Опыт моей жизни. Книга 1. Эмиграция (И.Д.) - страница 210

На выезд было дано тридцать дней, и потому долго рассуждать было нельзя. Решение было принято в течение двух часов.

– Мы поедем с тобой, сынок, – объявил дедушка папе, глядя на него усталыми преданными глазами.

– Как поедем? А моя дочь?! Я не брошу свою дочь! – начала было возмущаться бабушка, но в тот же вечер и ее обработали.

Дед увел ее в другую комнату, и, когда они вышли через пару часов, бабушка тихо и покорно сказала: «Да сынок, мы поедем с тобой».

* * *

На протяжении всех этих лет ко мне навязчиво возвращается непристойное сомнение, о котором я никогда не смею говорить вслух и которого в глубине души я, пожалуй, стыжусь. Однако я слишком отчетливо слышу вопросы, которые задает мне неугомонная то ли логика, то ли интуиция.

Кроме папы, который объявил всем, что в ОВИРе было поставлено два условия на выезд и одним из этих условий было, чтобы вся семья уехала вместе (включая стариков), кто еще видел или слышал, что такое условие действительно было поставлено? Кто-нибудь звонил в ОВИР, чтобы подтвердить эти слова папы? Или, может быть, папа принес документ, в котором это условие было написано?

Мне стыдно задать такой вопрос кому-либо из домашних. Мама, ясное дело, в ОВИР не звонила, т. к. не мамина это стихия звонить по конторам. Мамина стихия – кухня, дети, покупки. Бабушка – тем более нет. Дедушка? Благородный, мягкий, дипломатичный дедушка никогда бы не унизил любимого сына до проверок.

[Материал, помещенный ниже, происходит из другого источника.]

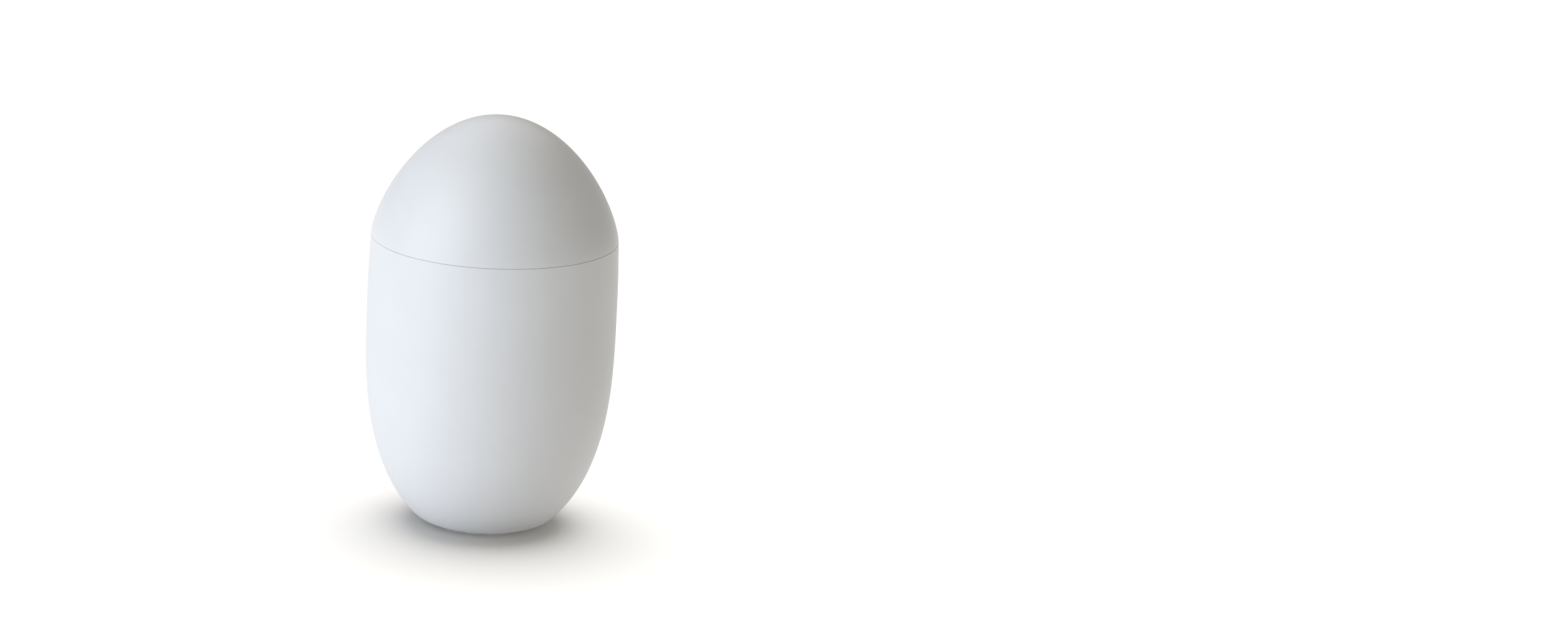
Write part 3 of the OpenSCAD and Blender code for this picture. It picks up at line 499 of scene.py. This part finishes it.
def capSkin(start, inset=0.0):
    crown = boxOf["cap_shell"][1].z / mm - inset
    rings = capShell["rings"]
    heights = [start + (crown - start) * math.sin(math.pi / 2 * i / rings) for i in range(rings + 1)]
    return [(capRadius(h, inset), h) for h in heights[:-1]] + [(0, crown)]


def capBoss(angle, low):    # a screw boss that runs up into the cap's wall
    s = capShell
    boss = bmesh.new()
    outline = [(0, low), (s["bossRadius"], low), (s["bossRadius"], low + 1), (0, low + 1)]
    lathe(boss, outline, bodyShell["bossSteps"])
    bmesh.ops.translate(boss, verts=boss.verts, vec=(s["bossPlace"] * mm, 0, 0))
    turned(boss, angle)
    for vert in boss.verts:
        if vert.co.z > (low + 0.5) * mm:    # the top follows the dome, half way into its wall
            reach = math.hypot(vert.co.x, vert.co.y) / mm
            vert.co.z = domeHeight(reach, s["wall"] / 2) * mm
    return boss


def domeHeight(radius, inset):    # height at which the inset skin has a radius
    crown = boxOf["cap_shell"][1].z / mm - inset
    share = 1 - (radius / (bodyRadiusAtSeam() - inset)) ** 2
    return capSeam() + (crown - capSeam()) * share ** (1 / capShell["power"])


def makeCapShell():
    s = capShell
    rim = boxOf["cap_shell"][0].z / mm - bodyShell["lip"]
    start = rim + s["rimBevel"]
    outside, inside = capSkin(start), capSkin(start, s["wall"])
    edge = [(inside[0][0] + s["rimBevel"], rim), (outside[0][0] - s["rimBevel"], rim)]
    outline = [*reversed(inside), *edge, *outside]
    shell = bmesh.new()
    lathe(shell, outline, s["steps"])
    roundEdges(shell, s["rounding"], sharpAngle, 3)
    seat = capSeam() + s["bossHeight"]
    shell = joined(shell, [capBoss(angle, seat) for angle in s["bossAngles"]], "UNION")
    holes = [pilotHole(s["bossPlace"], angle, s["pilotRadius"], seat - 1, seat + s["pilotDepth"])
             for angle in s["bossAngles"]]
    shell = joined(shell, holes, "DIFFERENCE")
    keep(shell, "capShell", "cap_shell", shellFinish("capWhite", rim * mm, -1.0, 1.0))
    print("cap shell made")


footPad = {
    "steps": 120, "edge": 0.5, "grooves": (4.5, 7.0, 9.5), "grooveWidth": 0.7, "grooveSide": 0.2,
    "grooveDepth": 0.35, "rounding": 0.1, "sharpness": 25,
}


def makeFootPad():
    s = footPad
    low, high = boxOf["foot_pad"]
    radius, bottom, top = high.x / mm, low.z / mm, high.z / mm
    ribbed = [(0, bottom)]
    for place in s["grooves"]:    # three shallow grooves give the pad its grip
        end, roof = place + s["grooveWidth"], bottom + s["grooveDepth"]
        ribbed += [(place, bottom), (place + s["grooveSide"], roof)]
        ribbed += [(end - s["grooveSide"], roof), (end, bottom)]
    pad = bmesh.new()
    lathe(pad, [*ribbed, (radius - s["edge"], bottom), (radius, bottom + s["edge"]), (radius, top), (0, top)],
          s["steps"])
    roundEdges(pad, s["rounding"], s["sharpness"], 2)
    keep(pad, "footPad", "foot_pad", finishFor("foot_pad"))
    print("foot made")


bellCup = {"steps": 128, "wall": 0.9, "corner": 3.5, "arc": 10, "hole": 1.55, "lip": 0.22}


def makeBell():
    s = bellCup
    low, high = boxOf["bell"]
    radius, bottom, top = high.x / mm, low.z / mm, high.z / mm
    def bend(drop):    # the corner between the flat end and the wall
        side = radius - drop
        corner = [(radius - s["corner"], bottom + drop), (side, bottom + drop), (side, bottom + s["corner"])]
        return bent(corner, s["arc"])
    cup = bmesh.new()
    lathe(cup, [(s["hole"], bottom), *bend(0), (radius, top), (radius - s["wall"], top),
                *reversed(bend(s["wall"])), (s["hole"], bottom + s["wall"])], s["steps"])
    roundEdges(cup, s["lip"], sharpAngle, 3)
    keep(cup, "bellCup", "bell", finishFor("bell"))
    print("bell made")


# everything else keeps its CAD shape and gets broken edges
brokenEdge = {
    "usual": 0.06, "upper_plate": 0.12, "lower_plate": 0.12, "ballast_weight": 0.6, "collar_ring": 0.15,
    "cap_carrier": 0.2, "mainspring": 0.03, "anchor_pins": 0.03, "click_spring": 0.03, "lever_spring": 0.03,
    "ballast_screw": 0.15, "bell_nut": 0.15, "pillar_nuts": 0.12, "movement_screws": 0.12,
    "carrier_screws": 0.12,
}
dressing = {"merge": 0.0005 * mm, "flat": 0.3, "sharpness": 32}    # the angles are in degrees


def dressNode(node):    # a merged copy of the node with its sharp edges broken
    s = dressing
    bm = bmesh.new()
    bm.from_mesh(frame["nodes"][node].data)
    bmesh.ops.remove_doubles(bm, verts=bm.verts, dist=s["merge"])
    bmesh.ops.dissolve_limit(bm, angle_limit=math.radians(s["flat"]), verts=bm.verts, edges=bm.edges,
                             use_dissolve_boundaries=False, delimit=set())
    roundEdges(bm, brokenEdge.get(node, brokenEdge["usual"]), s["sharpness"], 2)
    keep(bm, node + "Piece", node, finishFor(node))


makeBodyShell()
makeCapShell()
makeFootPad()
makeBell()
handMade = {"lower_shell", "cap_shell", "foot_pad", "bell"}
for node in frame["nodes"]:
    if node not in handMade:
        dressNode(node)
print("movement dressed:", len(frame["nodes"]) - len(handMade), "nodes")


studio = {
    "floorSize": 8.0, "floorColour": (0.92, 0.92, 0.92, 1), "floorTint": (0.90, 0.90, 0.90, 1),
    "floorRoughness": 0.85, "weave": 1.2 * mm, "weaveDepth": 0.01 * mm, "tintPatch": 0.8,
    "ambient": (1.0, 0.94, 0.83, 1), "ambientStrength": 0.358,
    "lamps": {    # what each one lights, degrees round, degrees up, spread, colour, strength
        "window": ("timer", 215, 20, 60, (0.68, 0.80, 1.0), 3.1),
        "ceiling": ("timer", 215, 45, 60, (0.95, 0.85, 0.62), 1.1),
        "rearCard": ("timer", 90, 50, 60, (0.95, 0.94, 1.0), 1.05),
        "underCard": ("timer", 0, -90, 120, (1.0, 0.98, 0.96), 0.7),
        "tableLamp": ("floor", 90, 78, 60, (1.0, 1.0, 1.0), 2.95),
    },
}


def makeFloor():
    s = studio
    bm = bmesh.new()
    bmesh.ops.create_grid(bm, x_segments=8, y_segments=8, size=s["floorSize"] / 2)
    mesh = bpy.data.meshes.new("floor")
    bm.to_mesh(mesh)
    bm.free()
    floor = bpy.data.objects.new("floor", mesh)
    bpy.context.scene.collection.objects.link(floor)
    paint = Paint("paleFloor")
    spot = paint.place()
    weave = paint.cloud(spot, s["weave"], 2, 0.6)
    broad = paint.cloud(spot, s["tintPatch"], 2, 0.5)
    colour = paint.mix(broad * 0.6, s["floorColour"], s["floorTint"])
    roughness = s["floorRoughness"] + (weave - 0.5) * 0.05
    paint.finish(colour, roughness, paint.bump(weave, s["weaveDepth"], 0.2))
    clear = paint.add("BsdfTransparent")    # seen from below the floor is clear, so the base can be looked at
    side = paint.add("NewGeometry", output="Backfacing")
    both = paint.add("MixShader", None, {0: side, 1: Wire(paint, paint.shader.outputs[0]), 2: clear})
    paint.feed(paint.tree.nodes["Material Output"].inputs["Surface"], both)
    mesh.materials.append(paint.material)
    return floor


def lightLinks(name, things):    # a set of pieces that a lamp is kept to
    links = bpy.data.collections.new(name)
    for thing in things:
        links.objects.link(thing)
    return links


def makeStudio():
    s = studio
    floor = makeFloor()
    world = bpy.data.worlds.new("studio")
    bpy.context.scene.world = world
    world.use_nodes = True
    world.node_tree.nodes["Background"].inputs["Color"].default_value = s["ambient"]
    world.node_tree.nodes["Background"].inputs["Strength"].default_value = s["ambientStrength"]
    pieces = [thing for thing in bpy.context.scene.objects if thing.type == "MESH" and thing != floor]
    lit = {"timer": lightLinks("litTimer", pieces), "floor": lightLinks("litFloor", [floor])}
    for name, (target, around, up, spread, colour, strength) in s["lamps"].items():
        lamp = bpy.data.lights.new(name, "SUN")
        lamp.energy = strength
        lamp.color = colour
        lamp.angle = math.radians(spread)
        source = bpy.data.objects.new(name, lamp)
        bpy.context.scene.collection.objects.link(source)
        across, rise = math.radians(around), math.radians(up)
        level = math.cos(rise)
        towards = Vector((level * math.cos(across), level * math.sin(across), math.sin(rise)))
        source.rotation_euler = towards.to_track_quat("Z", "Y").to_euler()
        source.light_linking.receiver_collection = lit[target]
        if target == "timer":    # the floor doesn't shade the card below, so the foot can be seen
            source.light_linking.blocker_collection = lit[target]


view = {
    "elevation": 15.4, "roll": 3.06, "distance": 1.6, "frameWidth": 0.3763,
    "aside": -0.0702, "below": -0.00125, "middle": (0, 0, 0.05),
}


def makeCamera():
    s = view
    camera = bpy.data.cameras.new("camera")
    camera.sensor_width = 36
    camera.lens = camera.sensor_width * s["distance"] / s["frameWidth"]
    lens = bpy.data.objects.new("camera", camera)
    bpy.context.scene.collection.objects.link(lens)
    bpy.context.scene.camera = lens
    tilt = math.radians(s["elevation"])
    back = Vector((0, -math.cos(tilt), math.sin(tilt)))
    across, up = Vector((1, 0, 0)), Vector((0, math.sin(tilt), math.cos(tilt)))
    roll = math.radians(s["roll"])
    right = across * math.cos(roll) + up * math.sin(roll)
    above = up * math.cos(roll) - across * math.sin(roll)
    aim = Vector(s["middle"]) - right * s["aside"] - above * s["below"]
    turn = Matrix((right, above, back)).transposed()
    lens.rotation_euler = turn.to_euler()
    lens.location = aim + back * s["distance"]


makeStudio()
makeCamera()
bpy.context.scene.view_settings.view_transform = "Standard"
bpy.context.scene.view_settings.look = "None"
print("studio ready")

Разве что папа принес из ОВИРа бумагу, где черным по белому было написано… Но, учитывая всю советскую обстановку, сомневаюсь, что были какие то бумаги. Так что, наверно, мне уже никогда не узнать, действительно ли в ОВИРе поставили условие, чтобы старики непременно ехали с нами.

Это еще не самые страшные сомнения, которые хранятся в моей душе. Есть еще более черное, чернющее сомнение, о котором просто даже стыдно писать. Мой дед продавал мясо на черном рынке столько, сколько я помню себя. А мне, когда деда арестовали, было уже четырнадцать лет. Как же так случилось, что на протяжении четырнадцати лет (!) все обходилось, и местная милиция наверняка все знала, но не трогала деда, а тут вдруг, ни с того ни с сего, спустя четырнадцать лет, пришли и арестовали?!

С одной стороны, ужасно думать так плохо об отце или даже сомневаться! Он у меня как-никак человек в высшей степени порядочный, положительный, бесконечно преданный семье, почитающий и любящий родителей. Он и уехать-то хотел именно потому, что считал ту жизнь насквозь гнилой. Он ни разу в жизни не взял взятки, не поставил тройку студенту против своей совести, ему противно было врать ученикам, и он этого принципиально не делал, создавая тем самым для себя конфликты с начальством. У меня с ним, может, и есть свои счеты за то, что он меня увез, но я должна быть справедлива к нему. Папа заслужил репутацию чистого человека. И вдруг такие сомнения! Донести на родного отца?! Кем надо быть, чтобы даже думать такое!